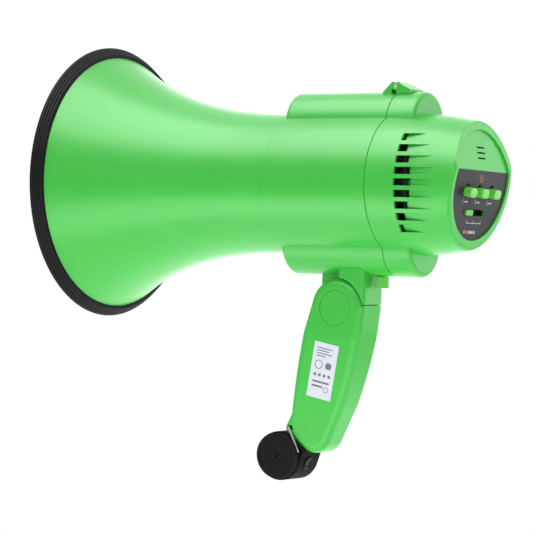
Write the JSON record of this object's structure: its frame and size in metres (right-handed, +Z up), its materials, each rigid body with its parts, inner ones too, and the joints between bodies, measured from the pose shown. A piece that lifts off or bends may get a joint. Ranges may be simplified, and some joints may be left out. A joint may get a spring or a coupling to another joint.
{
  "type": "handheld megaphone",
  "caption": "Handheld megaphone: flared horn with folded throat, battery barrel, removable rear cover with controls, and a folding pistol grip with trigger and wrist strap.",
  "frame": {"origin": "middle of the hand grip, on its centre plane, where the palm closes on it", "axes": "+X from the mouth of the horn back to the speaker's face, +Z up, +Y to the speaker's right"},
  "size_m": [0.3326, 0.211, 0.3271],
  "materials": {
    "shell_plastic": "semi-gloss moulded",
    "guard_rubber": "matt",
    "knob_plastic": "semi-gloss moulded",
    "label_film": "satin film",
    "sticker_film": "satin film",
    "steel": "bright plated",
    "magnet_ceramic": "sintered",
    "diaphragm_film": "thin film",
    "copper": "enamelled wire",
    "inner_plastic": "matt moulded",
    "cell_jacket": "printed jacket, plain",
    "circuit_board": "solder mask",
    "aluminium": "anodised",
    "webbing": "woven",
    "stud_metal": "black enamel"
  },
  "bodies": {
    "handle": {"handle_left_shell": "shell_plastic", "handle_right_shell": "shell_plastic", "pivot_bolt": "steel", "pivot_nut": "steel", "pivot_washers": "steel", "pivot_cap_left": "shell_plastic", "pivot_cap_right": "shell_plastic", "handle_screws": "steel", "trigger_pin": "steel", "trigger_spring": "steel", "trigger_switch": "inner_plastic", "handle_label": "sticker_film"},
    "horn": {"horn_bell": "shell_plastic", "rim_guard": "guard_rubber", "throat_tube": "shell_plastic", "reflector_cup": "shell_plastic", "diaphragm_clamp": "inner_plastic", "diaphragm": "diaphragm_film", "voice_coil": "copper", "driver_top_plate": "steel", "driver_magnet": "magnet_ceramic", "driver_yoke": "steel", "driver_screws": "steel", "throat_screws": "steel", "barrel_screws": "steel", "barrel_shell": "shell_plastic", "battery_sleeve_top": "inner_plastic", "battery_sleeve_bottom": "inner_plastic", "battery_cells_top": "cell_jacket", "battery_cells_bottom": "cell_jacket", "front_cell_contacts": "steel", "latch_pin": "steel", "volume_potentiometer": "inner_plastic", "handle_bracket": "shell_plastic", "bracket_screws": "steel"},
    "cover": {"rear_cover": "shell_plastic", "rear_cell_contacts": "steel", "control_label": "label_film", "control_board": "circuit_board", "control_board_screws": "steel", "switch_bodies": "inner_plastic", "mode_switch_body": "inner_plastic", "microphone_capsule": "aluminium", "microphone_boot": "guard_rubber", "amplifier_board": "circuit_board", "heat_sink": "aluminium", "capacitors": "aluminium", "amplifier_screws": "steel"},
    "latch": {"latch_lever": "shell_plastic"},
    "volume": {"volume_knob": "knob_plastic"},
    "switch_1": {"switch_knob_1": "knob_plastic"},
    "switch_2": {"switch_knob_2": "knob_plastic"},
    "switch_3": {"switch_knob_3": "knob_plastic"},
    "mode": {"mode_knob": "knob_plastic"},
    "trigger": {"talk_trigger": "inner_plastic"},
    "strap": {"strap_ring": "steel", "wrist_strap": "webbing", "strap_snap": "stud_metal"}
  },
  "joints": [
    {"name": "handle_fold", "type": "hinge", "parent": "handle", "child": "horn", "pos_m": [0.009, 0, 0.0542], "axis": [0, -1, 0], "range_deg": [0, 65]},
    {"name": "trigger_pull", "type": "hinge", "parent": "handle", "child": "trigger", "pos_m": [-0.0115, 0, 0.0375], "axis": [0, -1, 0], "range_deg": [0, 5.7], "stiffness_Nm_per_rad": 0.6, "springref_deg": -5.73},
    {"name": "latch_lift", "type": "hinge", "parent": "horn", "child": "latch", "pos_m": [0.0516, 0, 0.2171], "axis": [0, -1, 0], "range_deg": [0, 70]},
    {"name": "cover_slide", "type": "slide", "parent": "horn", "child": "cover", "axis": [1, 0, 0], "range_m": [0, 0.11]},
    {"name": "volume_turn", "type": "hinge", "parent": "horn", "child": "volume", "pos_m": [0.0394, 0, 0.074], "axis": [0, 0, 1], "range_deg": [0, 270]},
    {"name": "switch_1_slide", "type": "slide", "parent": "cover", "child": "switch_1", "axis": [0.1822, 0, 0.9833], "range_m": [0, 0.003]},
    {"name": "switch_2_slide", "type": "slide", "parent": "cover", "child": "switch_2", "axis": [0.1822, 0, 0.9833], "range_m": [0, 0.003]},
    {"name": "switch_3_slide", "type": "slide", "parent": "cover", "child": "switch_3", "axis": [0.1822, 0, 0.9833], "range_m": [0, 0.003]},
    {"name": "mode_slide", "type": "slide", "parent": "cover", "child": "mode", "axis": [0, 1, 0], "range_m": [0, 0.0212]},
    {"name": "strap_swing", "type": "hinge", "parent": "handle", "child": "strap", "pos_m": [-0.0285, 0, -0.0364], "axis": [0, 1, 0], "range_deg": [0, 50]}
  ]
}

- - -

> _Work to complete_: Return the material exactly as it stands.

> _Task output_:
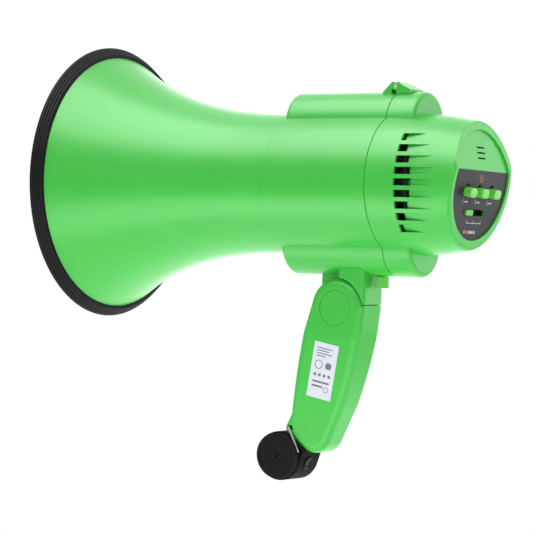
Write the JSON record of this object's structure: its frame and size in metres (right-handed, +Z up), its materials, each rigid body with its parts, inner ones too, and the joints between bodies, measured from the pose shown. A piece that lifts off or bends may get a joint. Ranges may be simplified, and some joints may be left out. A joint may get a spring or a coupling to another joint.
{
  "type": "handheld megaphone",
  "caption": "Handheld megaphone: flared horn with folded throat, battery barrel, removable rear cover with controls, and a folding pistol grip with trigger and wrist strap.",
  "frame": {"origin": "middle of the hand grip, on its centre plane, where the palm closes on it", "axes": "+X from the mouth of the horn back to the speaker's face, +Z up, +Y to the speaker's right"},
  "size_m": [0.3326, 0.211, 0.3271],
  "materials": {
    "shell_plastic": "semi-gloss moulded",
    "guard_rubber": "matt",
    "knob_plastic": "semi-gloss moulded",
    "label_film": "satin film",
    "sticker_film": "satin film",
    "steel": "bright plated",
    "magnet_ceramic": "sintered",
    "diaphragm_film": "thin film",
    "copper": "enamelled wire",
    "inner_plastic": "matt moulded",
    "cell_jacket": "printed jacket, plain",
    "circuit_board": "solder mask",
    "aluminium": "anodised",
    "webbing": "woven",
    "stud_metal": "black enamel"
  },
  "bodies": {
    "handle": {"handle_left_shell": "shell_plastic", "handle_right_shell": "shell_plastic", "pivot_bolt": "steel", "pivot_nut": "steel", "pivot_washers": "steel", "pivot_cap_left": "shell_plastic", "pivot_cap_right": "shell_plastic", "handle_screws": "steel", "trigger_pin": "steel", "trigger_spring": "steel", "trigger_switch": "inner_plastic", "handle_label": "sticker_film"},
    "horn": {"horn_bell": "shell_plastic", "rim_guard": "guard_rubber", "throat_tube": "shell_plastic", "reflector_cup": "shell_plastic", "diaphragm_clamp": "inner_plastic", "diaphragm": "diaphragm_film", "voice_coil": "copper", "driver_top_plate": "steel", "driver_magnet": "magnet_ceramic", "driver_yoke": "steel", "driver_screws": "steel", "throat_screws": "steel", "barrel_screws": "steel", "barrel_shell": "shell_plastic", "battery_sleeve_top": "inner_plastic", "battery_sleeve_bottom": "inner_plastic", "battery_cells_top": "cell_jacket", "battery_cells_bottom": "cell_jacket", "front_cell_contacts": "steel", "latch_pin": "steel", "volume_potentiometer": "inner_plastic", "handle_bracket": "shell_plastic", "bracket_screws": "steel"},
    "cover": {"rear_cover": "shell_plastic", "rear_cell_contacts": "steel", "control_label": "label_film", "control_board": "circuit_board", "control_board_screws": "steel", "switch_bodies": "inner_plastic", "mode_switch_body": "inner_plastic", "microphone_capsule": "aluminium", "microphone_boot": "guard_rubber", "amplifier_board": "circuit_board", "heat_sink": "aluminium", "capacitors": "aluminium", "amplifier_screws": "steel"},
    "latch": {"latch_lever": "shell_plastic"},
    "volume": {"volume_knob": "knob_plastic"},
    "switch_1": {"switch_knob_1": "knob_plastic"},
    "switch_2": {"switch_knob_2": "knob_plastic"},
    "switch_3": {"switch_knob_3": "knob_plastic"},
    "mode": {"mode_knob": "knob_plastic"},
    "trigger": {"talk_trigger": "inner_plastic"},
    "strap": {"strap_ring": "steel", "wrist_strap": "webbing", "strap_snap": "stud_metal"}
  },
  "joints": [
    {"name": "handle_fold", "type": "hinge", "parent": "handle", "child": "horn", "pos_m": [0.009, 0, 0.0542], "axis": [0, -1, 0], "range_deg": [0, 65]},
    {"name": "trigger_pull", "type": "hinge", "parent": "handle", "child": "trigger", "pos_m": [-0.0115, 0, 0.0375], "axis": [0, -1, 0], "range_deg": [0, 5.7], "stiffness_Nm_per_rad": 0.6, "springref_deg": -5.73},
    {"name": "latch_lift", "type": "hinge", "parent": "horn", "child": "latch", "pos_m": [0.0516, 0, 0.2171], "axis": [0, -1, 0], "range_deg": [0, 70]},
    {"name": "cover_slide", "type": "slide", "parent": "horn", "child": "cover", "axis": [1, 0, 0], "range_m": [0, 0.11]},
    {"name": "volume_turn", "type": "hinge", "parent": "horn", "child": "volume", "pos_m": [0.0394, 0, 0.074], "axis": [0, 0, 1], "range_deg": [0, 270]},
    {"name": "switch_1_slide", "type": "slide", "parent": "cover", "child": "switch_1", "axis": [0.1822, 0, 0.9833], "range_m": [0, 0.003]},
    {"name": "switch_2_slide", "type": "slide", "parent": "cover", "child": "switch_2", "axis": [0.1822, 0, 0.9833], "range_m": [0, 0.003]},
    {"name": "switch_3_slide", "type": "slide", "parent": "cover", "child": "switch_3", "axis": [0.1822, 0, 0.9833], "range_m": [0, 0.003]},
    {"name": "mode_slide", "type": "slide", "parent": "cover", "child": "mode", "axis": [0, 1, 0], "range_m": [0, 0.0212]},
    {"name": "strap_swing", "type": "hinge", "parent": "handle", "child": "strap", "pos_m": [-0.0285, 0, -0.0364], "axis": [0, 1, 0], "range_deg": [0, 50]}
  ]
}